Using patterns is a best practice, but please aim at doing it right.
Some of this advice is probably obvious, but it won’t hurt.
A shortened decalogue: yes, just nine commandments.
Preface: some of the caveats and warnings in using a pattern were not obvious in 1994, in the meantime we have learned more.
Do read the original, but keep in mind the modern context.
1) Do not Reinvent the wheel: no need to invent a pattern that is already listed among the traditional ones..
2) If you do need to invent a new pattern, document it, FULLY.
You should give the same sections that were in the original GoF:
Intent: the problem you want to solve
applicability: when it is appropriate to use the pattern
structure: normally a class diagram illustrating the class relationship
participants: who the subpart of your patterns are, e.g.: classes, structs and what their ROLE.
collaborations: a timing diagram if needed, a textual description of how the participants “talk” to each other.
consequences: benefits, possible bad consequences (caveats).
implementation: an example, commented implementation, in a real enough but not too complex case.
3) Don’t use a pattern if it adds more complexity instead of simplifying.
4) The purpose of a pattern is solving a problem, helping fellow humans reading your code.
5) A pattern is a solution applicable to a context. It is not a recipe, it is never applicable independently from the context.
5.1) Applying a traditional pattern to a problem that is outside its scope, you are probably making a mistake.
5.2) If you have invented a pattern, but you think it should be used always, you are okay only if you dictate how the OS interacts with all apps: e.g.:Apple.
6) Don’t use too many patterns.
7) The naming of patterns in code is an important matter (Old Deuteronomy is not a good name for a pattern, but it is a pretty name for a cat, gratuitous reference to T.S.Eliot and musicals)
Seriously,we should try to be more descriptive than just using a pattern and calling it by its pattern name, inside code.
We name things to be understood. We want to be easy on our fellow colleagues and help them.
e.g: the State Pattern, in the original GoF Book, the example was about the state of a TCP connection.
The GoF named it TCPConnection.
If your problem requires a Facade.
The definition you find in the GoF book is:
Intent: “Provide a unified interface to a set of interfaces in a subsystem.
Facade defines a higher-level interface and makes the system easier to use”
Unless that situation applies to you, you should not think about facade.
Facade is not an object that contains unrelated object references,
otherwise every composite class would be a facade. That would be a little overreaching.
The GoF clarifies that the purpose of facade is reducing the complexity
of the interface to multiple subcomponents
(by giving them a single interface).
E.g.: I having a single command interface to a compiler.
The compiler facade takes care of hiding the various compiler components it will call in stages:
preprocessor, parser, code generator, optimiser, assembler, linker.
It makes programmer’s life easier without hiding the lower-level functionality from the few that need it.
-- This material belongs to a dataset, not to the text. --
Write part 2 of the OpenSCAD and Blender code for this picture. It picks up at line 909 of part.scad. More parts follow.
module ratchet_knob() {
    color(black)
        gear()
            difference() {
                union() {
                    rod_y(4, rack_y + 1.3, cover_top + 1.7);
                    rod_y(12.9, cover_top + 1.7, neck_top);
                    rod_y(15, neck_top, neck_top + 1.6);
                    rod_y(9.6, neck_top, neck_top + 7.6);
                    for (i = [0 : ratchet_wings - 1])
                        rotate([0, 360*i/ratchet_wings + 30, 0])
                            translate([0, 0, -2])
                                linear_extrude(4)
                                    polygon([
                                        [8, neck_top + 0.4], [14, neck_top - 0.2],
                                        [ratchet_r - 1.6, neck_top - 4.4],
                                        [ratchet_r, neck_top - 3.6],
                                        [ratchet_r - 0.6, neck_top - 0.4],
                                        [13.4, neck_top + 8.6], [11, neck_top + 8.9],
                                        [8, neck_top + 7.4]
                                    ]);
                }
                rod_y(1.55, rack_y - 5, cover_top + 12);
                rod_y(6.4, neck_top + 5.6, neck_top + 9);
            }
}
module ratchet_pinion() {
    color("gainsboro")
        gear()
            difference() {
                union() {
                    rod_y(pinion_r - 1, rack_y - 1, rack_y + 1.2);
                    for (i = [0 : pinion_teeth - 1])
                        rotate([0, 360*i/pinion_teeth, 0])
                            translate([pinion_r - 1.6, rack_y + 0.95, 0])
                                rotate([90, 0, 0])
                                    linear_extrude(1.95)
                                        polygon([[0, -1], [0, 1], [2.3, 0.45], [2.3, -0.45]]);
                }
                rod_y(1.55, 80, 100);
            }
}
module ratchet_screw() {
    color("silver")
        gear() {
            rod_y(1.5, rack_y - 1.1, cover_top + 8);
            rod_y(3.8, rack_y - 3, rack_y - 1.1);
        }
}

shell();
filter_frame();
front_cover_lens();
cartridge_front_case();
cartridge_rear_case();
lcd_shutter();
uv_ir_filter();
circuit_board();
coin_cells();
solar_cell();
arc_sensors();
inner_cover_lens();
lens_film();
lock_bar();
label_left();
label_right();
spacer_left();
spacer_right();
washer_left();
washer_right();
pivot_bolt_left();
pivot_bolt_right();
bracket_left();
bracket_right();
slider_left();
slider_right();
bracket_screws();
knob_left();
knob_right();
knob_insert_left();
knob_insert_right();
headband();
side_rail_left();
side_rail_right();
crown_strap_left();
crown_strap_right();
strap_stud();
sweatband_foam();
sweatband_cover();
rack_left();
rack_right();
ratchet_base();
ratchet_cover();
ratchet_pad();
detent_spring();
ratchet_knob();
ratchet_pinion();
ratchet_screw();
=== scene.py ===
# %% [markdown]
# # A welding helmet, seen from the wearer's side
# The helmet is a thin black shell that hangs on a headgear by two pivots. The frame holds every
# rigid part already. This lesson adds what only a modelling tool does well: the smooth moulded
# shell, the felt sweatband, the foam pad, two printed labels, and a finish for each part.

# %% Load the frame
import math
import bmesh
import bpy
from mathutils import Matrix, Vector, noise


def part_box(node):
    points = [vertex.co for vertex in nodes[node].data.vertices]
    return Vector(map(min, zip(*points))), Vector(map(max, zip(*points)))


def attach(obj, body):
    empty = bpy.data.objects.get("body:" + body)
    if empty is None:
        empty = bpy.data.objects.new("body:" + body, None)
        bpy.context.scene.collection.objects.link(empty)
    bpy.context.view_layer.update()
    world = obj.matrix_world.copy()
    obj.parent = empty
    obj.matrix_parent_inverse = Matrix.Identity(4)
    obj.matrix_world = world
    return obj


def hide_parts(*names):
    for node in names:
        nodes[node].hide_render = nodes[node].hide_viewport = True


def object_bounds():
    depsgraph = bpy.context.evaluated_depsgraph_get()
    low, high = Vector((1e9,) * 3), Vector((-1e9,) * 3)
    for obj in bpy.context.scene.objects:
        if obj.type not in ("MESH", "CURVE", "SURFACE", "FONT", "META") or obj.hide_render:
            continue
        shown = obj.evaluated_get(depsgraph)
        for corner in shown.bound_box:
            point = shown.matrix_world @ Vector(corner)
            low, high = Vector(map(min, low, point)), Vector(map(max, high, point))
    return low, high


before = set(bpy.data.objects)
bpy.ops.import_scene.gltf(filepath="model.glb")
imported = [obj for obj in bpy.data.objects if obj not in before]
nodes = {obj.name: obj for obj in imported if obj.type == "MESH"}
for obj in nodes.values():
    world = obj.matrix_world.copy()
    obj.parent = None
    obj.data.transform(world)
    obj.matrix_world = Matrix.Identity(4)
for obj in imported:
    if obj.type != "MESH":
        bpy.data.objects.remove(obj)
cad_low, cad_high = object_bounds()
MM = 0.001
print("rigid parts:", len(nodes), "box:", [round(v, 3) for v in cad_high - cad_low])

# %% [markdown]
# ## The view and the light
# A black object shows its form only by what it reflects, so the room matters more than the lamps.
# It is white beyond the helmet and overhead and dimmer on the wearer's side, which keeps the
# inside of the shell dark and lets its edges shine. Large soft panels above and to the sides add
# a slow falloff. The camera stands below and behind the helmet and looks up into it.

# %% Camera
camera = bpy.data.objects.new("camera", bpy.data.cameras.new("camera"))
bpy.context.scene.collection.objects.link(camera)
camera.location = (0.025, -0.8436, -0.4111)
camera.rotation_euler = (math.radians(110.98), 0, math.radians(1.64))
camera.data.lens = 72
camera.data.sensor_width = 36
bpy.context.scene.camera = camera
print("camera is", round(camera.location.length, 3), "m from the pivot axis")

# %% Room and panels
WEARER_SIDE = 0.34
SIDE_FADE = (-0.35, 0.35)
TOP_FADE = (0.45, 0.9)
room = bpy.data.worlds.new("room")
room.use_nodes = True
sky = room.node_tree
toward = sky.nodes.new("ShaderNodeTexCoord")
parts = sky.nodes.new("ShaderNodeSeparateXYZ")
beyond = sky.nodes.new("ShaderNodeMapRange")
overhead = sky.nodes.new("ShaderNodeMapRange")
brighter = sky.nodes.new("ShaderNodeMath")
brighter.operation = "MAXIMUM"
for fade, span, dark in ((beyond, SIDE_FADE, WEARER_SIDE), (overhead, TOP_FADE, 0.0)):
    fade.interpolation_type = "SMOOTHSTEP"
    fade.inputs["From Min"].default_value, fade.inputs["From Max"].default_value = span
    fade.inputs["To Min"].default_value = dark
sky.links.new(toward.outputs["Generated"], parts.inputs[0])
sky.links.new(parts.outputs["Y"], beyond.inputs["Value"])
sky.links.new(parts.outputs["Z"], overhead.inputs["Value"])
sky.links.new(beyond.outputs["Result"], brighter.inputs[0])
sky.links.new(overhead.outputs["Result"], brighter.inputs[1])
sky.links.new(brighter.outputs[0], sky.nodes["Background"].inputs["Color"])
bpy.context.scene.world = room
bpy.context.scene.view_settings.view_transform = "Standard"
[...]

important note: so it should NOT remove the possibility of addressing the individual subcomponents.
if you use a pattern, What is that you want to achieve and why don’t you document and explain it? Please call it in a way that makes your intent obvious.
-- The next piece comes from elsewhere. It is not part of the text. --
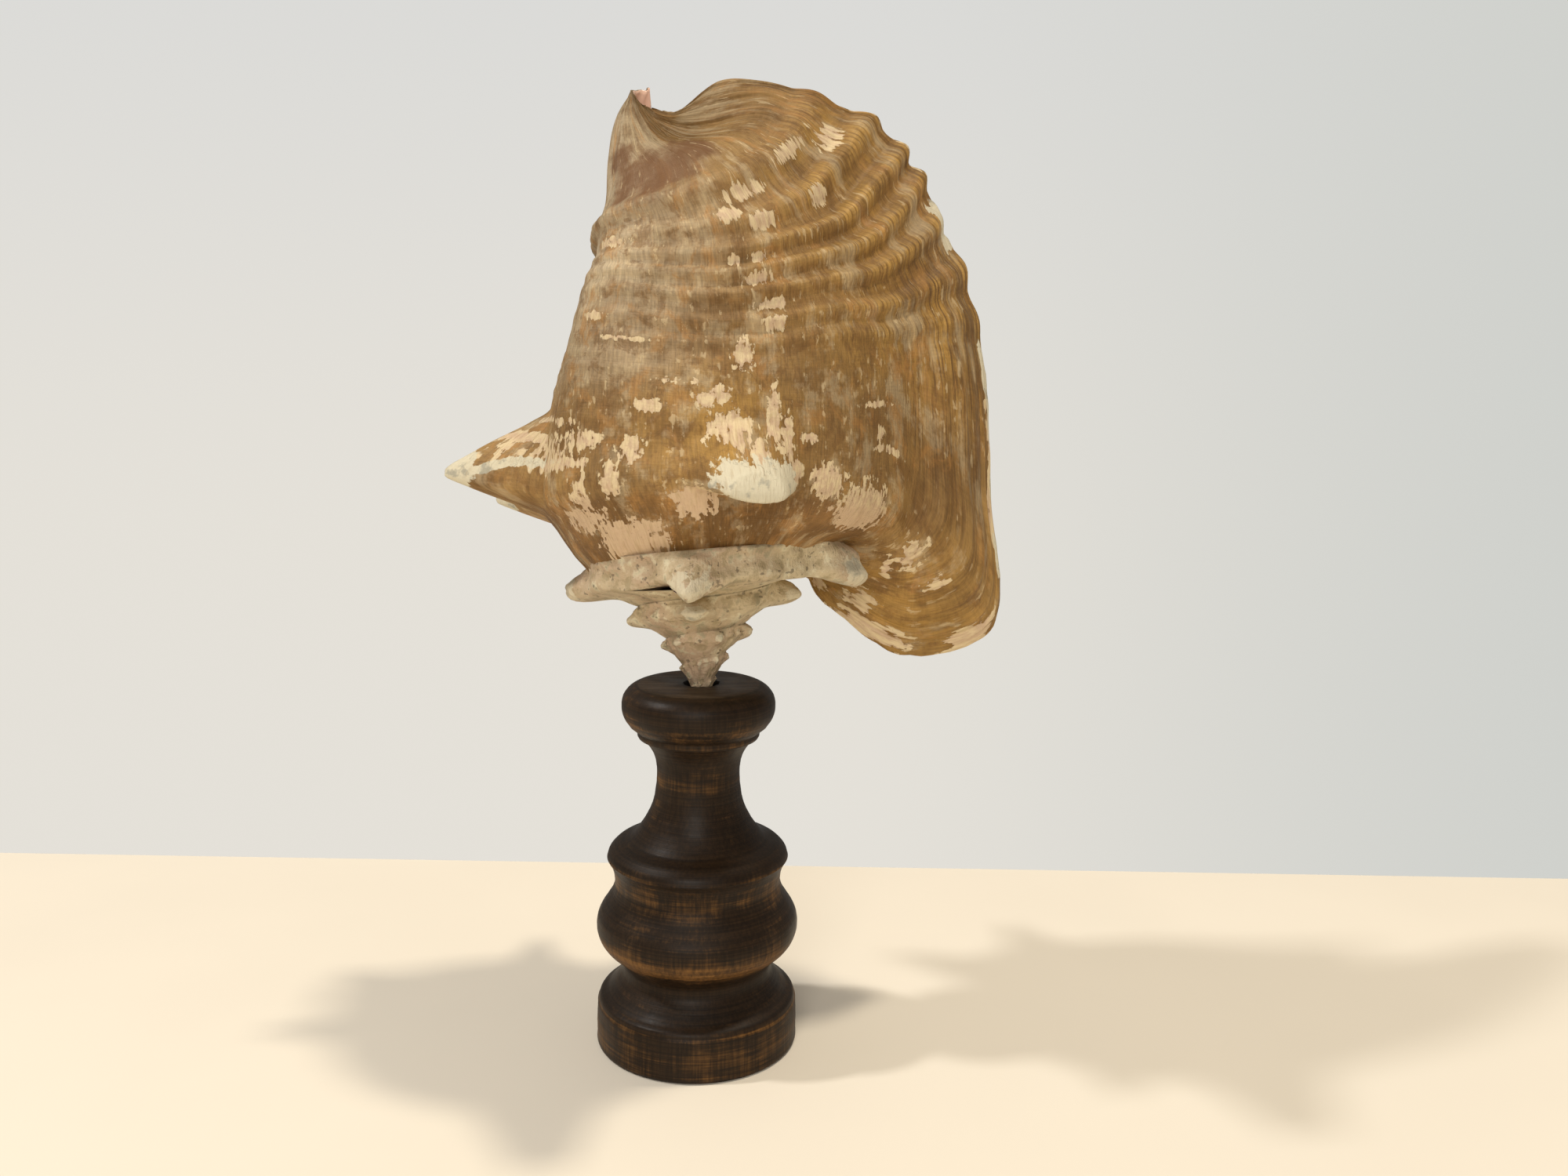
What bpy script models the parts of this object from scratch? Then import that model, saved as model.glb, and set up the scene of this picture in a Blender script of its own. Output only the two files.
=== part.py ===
"""Conch shell standing spire down in a turned wooden stand.

Metres, +Z up.  The origin is the centre of the stand's underside.
Two nodes: the natural shell, which grew as one piece, and the turned stand.
"""
import math

import bmesh
import bpy
import numpy as np
from mathutils import Matrix, Vector

MM = 0.001

# Stand, in millimetres: a spindle turned from one square of 76 mm stock.
STAND_HEIGHT = 138.5
STAND_SEGMENTS = 36
APEX_HOLE_RADIUS = 6.6
APEX_HOLE_DEPTH = 9.0
APEX_HOLE_CENTRE = (0.8, 1.0)

# Shell, in millimetres, in its own frame: the apex is the origin and the coil axis is +Z.
APEX_ON_STAND = (1.0, 0.0, 131.5)
LEAN_BACK = 10.0
LEAN_LEFT = 2.0
WHORL_RATIO = 1.8
PREVIOUS_SHOULDER = 52.3
APEX_GROWTH = -1980
SPIRE_END = 60
SPIRE_STEP = 10
SPIRE_TIP = (0.0, 0.0, -0.45)
SPIRE_CROWN = (0.0, 0.0, 56.0)
LIP_GROWTH = 390
WALL = 4.0
LIP_EDGE_WALL = 2.4
SEAM_GROWTH = 206
CANAL_BACK = 112

LAST_KNOB_EARLY = 9
SLOWER_GROWTH = -60

# Slit: length along the whorl, depth, height; and its place on the spire.
SLIT = (15.0, 16.0, 3.2)
SLIT_TILT = 4
SLIT_CENTRE = (-10.5, -32.0, 40.0)

# Height of the knobbed shoulder along the spire, by growth angle.
SHOULDER_RISE = [(-1980, 0.5), (-1620, 5.0), (-1260, 12.5), (-900, 21.0),
                 (-540, 31.0), (-180, 42.5), (0, 51.0), (60, 58.0)]
# The knob on the right of the whorl before sits higher than its neighbours.
KNOB_LIFT = 3.4
KNOB_LIFT_AT = -360
KNOB_LIFT_HALF = 38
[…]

The example name for a good Facade example is Compiler, not “Facade to code generating steps”.
It is not (and it would have been even worse) ParserFacade, mentioning only the first subcomponent, the one you thought was the “core” of your problem.
For this name to make sense to the poor souls reading the code, they would need to realise that after parsing the facade drives other components, and the actual intent is generating an executable, eventually.
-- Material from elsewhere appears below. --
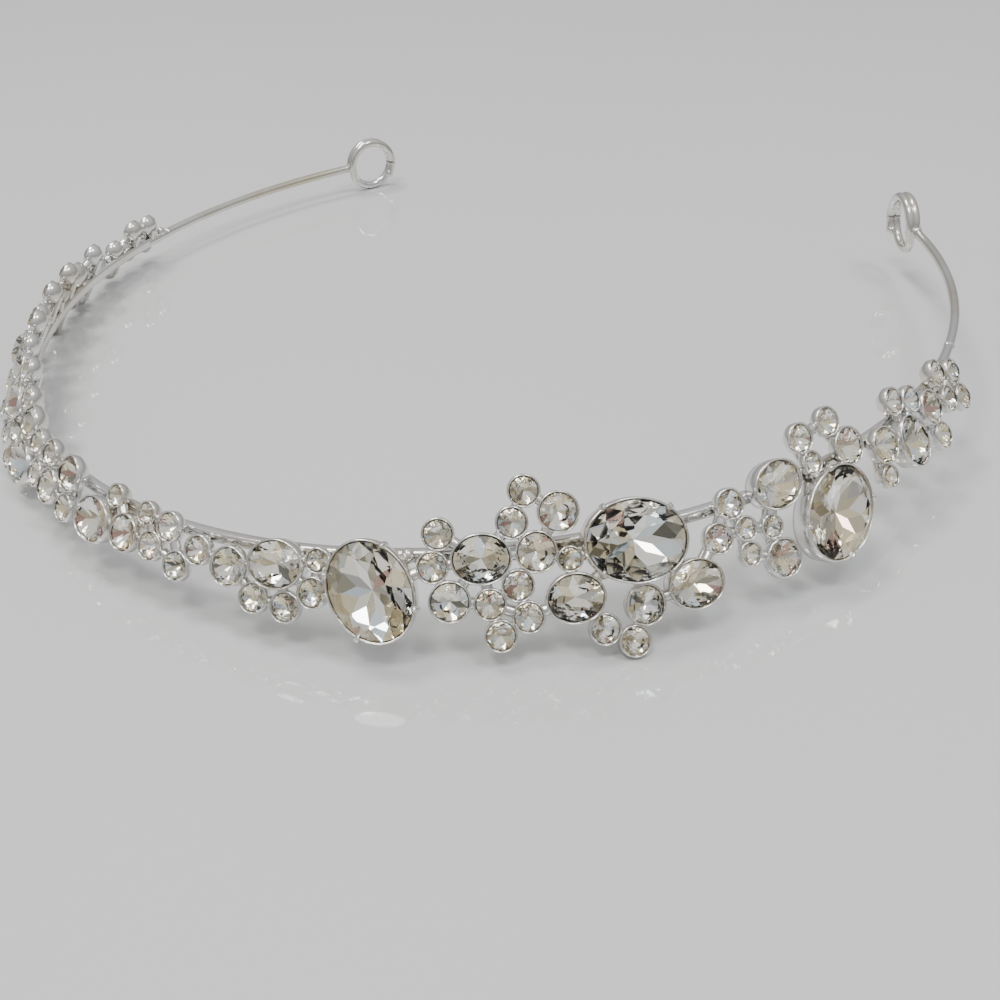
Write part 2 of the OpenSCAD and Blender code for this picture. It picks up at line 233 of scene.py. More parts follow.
def grown(name, tree, mesh, values):
    """The plain mesh that a tree makes of a mesh, with its named inputs set, as a new object."""
    carrier = bpy.data.objects.new(name + "_carrier", mesh)
    bpy.context.scene.collection.objects.link(carrier)
    modifier = carrier.modifiers.new("Nodes", "NODES")
    modifier.node_group = tree
    for item in tree.interface.items_tree:
        if item.in_out == "INPUT" and item.name in values:
            modifier[item.identifier] = values[item.name]
    depsgraph = bpy.context.evaluated_depsgraph_get()
    made = bpy.data.meshes.new_from_object(carrier.evaluated_get(depsgraph), preserve_all_data_layers=True,
                                           depsgraph=depsgraph)
    bpy.data.objects.remove(carrier)
    piece = bpy.data.objects.new(name, made)
    bpy.context.scene.collection.objects.link(piece)
    return piece


def metal_maths(graph, operation, first, second):
    """One Math node in a Geometry Nodes tree."""
    return graph.node("ShaderNodeMath", {"operation": operation}, {0: first, 1: second}).outputs[0]


FLARE_POWER = 4.0


def drawn_metal_tree():
    """Sweeps a rounded oblong along each line of a mesh. Flare swells a line's ends, as a fillet does."""
    graph, given = geometry_tree("drawn_metal", {
        "Width": "NodeSocketFloat", "Thickness": "NodeSocketFloat", "Rounding": "NodeSocketFloat",
        "Flare": "NodeSocketFloat", "Corner Steps": "NodeSocketInt", "Material": "NodeSocketMaterial"})
    lines = graph.node("GeometryNodeMeshToCurve", {}, {"Mesh": given["Geometry"]})
    upright = graph.node("GeometryNodeSetCurveNormal", {"mode": "Z_UP"}, {"Curve": lines})
    factor = graph.node("GeometryNodeSplineParameter").outputs["Factor"]
    from_start = metal_maths(graph, "MULTIPLY", factor, 2.0)
    from_middle = metal_maths(graph, "ABSOLUTE", metal_maths(graph, "SUBTRACT", from_start, 1.0), 0.0)
    near_end = metal_maths(graph, "POWER", from_middle, FLARE_POWER)
    swell = metal_maths(graph, "MULTIPLY", near_end, given["Flare"])
    sized = graph.node("GeometryNodeSetCurveRadius", {},
                       {"Curve": upright, "Radius": metal_maths(graph, "ADD", swell, 1.0)})
    oblong = graph.node("GeometryNodeCurvePrimitiveQuadrilateral", {"mode": "RECTANGLE"},
                        {"Width": given["Thickness"], "Height": given["Width"]})
    rounded = graph.node("GeometryNodeFilletCurve", {"mode": "POLY"}, {
        "Curve": oblong, "Radius": given["Rounding"], "Count": given["Corner Steps"]})
    swept = graph.node("GeometryNodeCurveToMesh", {},
                       {"Curve": sized, "Profile Curve": rounded, "Fill Caps": True})
    smooth = graph.node("GeometryNodeSetShadeSmooth", {}, {"Geometry": swept})
    realized = graph.node("GeometryNodeRealizeInstances", {}, {"Geometry": smooth})
    plated = graph.node("GeometryNodeSetMaterial", {},
                        {"Geometry": realized, "Material": given["Material"]})
    graph.node("NodeGroupOutput", {}, {"Geometry": plated})
    return graph.tree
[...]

Applicability of a Facade is: reducing complexity, hiding the fact that subsystems may evolve, while their interface won’t, decoupling, layering subsystems. (read the book!)
Pattern naming within your code is a significant factor. Choose names that accurately reflect the pattern’s function, fostering clear understanding amongst your colleagues. For instance, the GoF named their State Pattern example ‘TCPConnection’, effectively conveying its function.
Patterns should be applied idiomatically, meaning language-specific features should be considered before applying traditional patterns. For example, a Swift developer should contemplate if an extension or protocol conformance is more suitable before resorting to an adapter. Misnaming language idioms as traditional patterns can lead to confusion and obscure the reasoning behind certain coding decisions.
Lastly, be cautious with some patterns like Singleton, which are prone to misuse. Using a pattern does not always equate to best practice.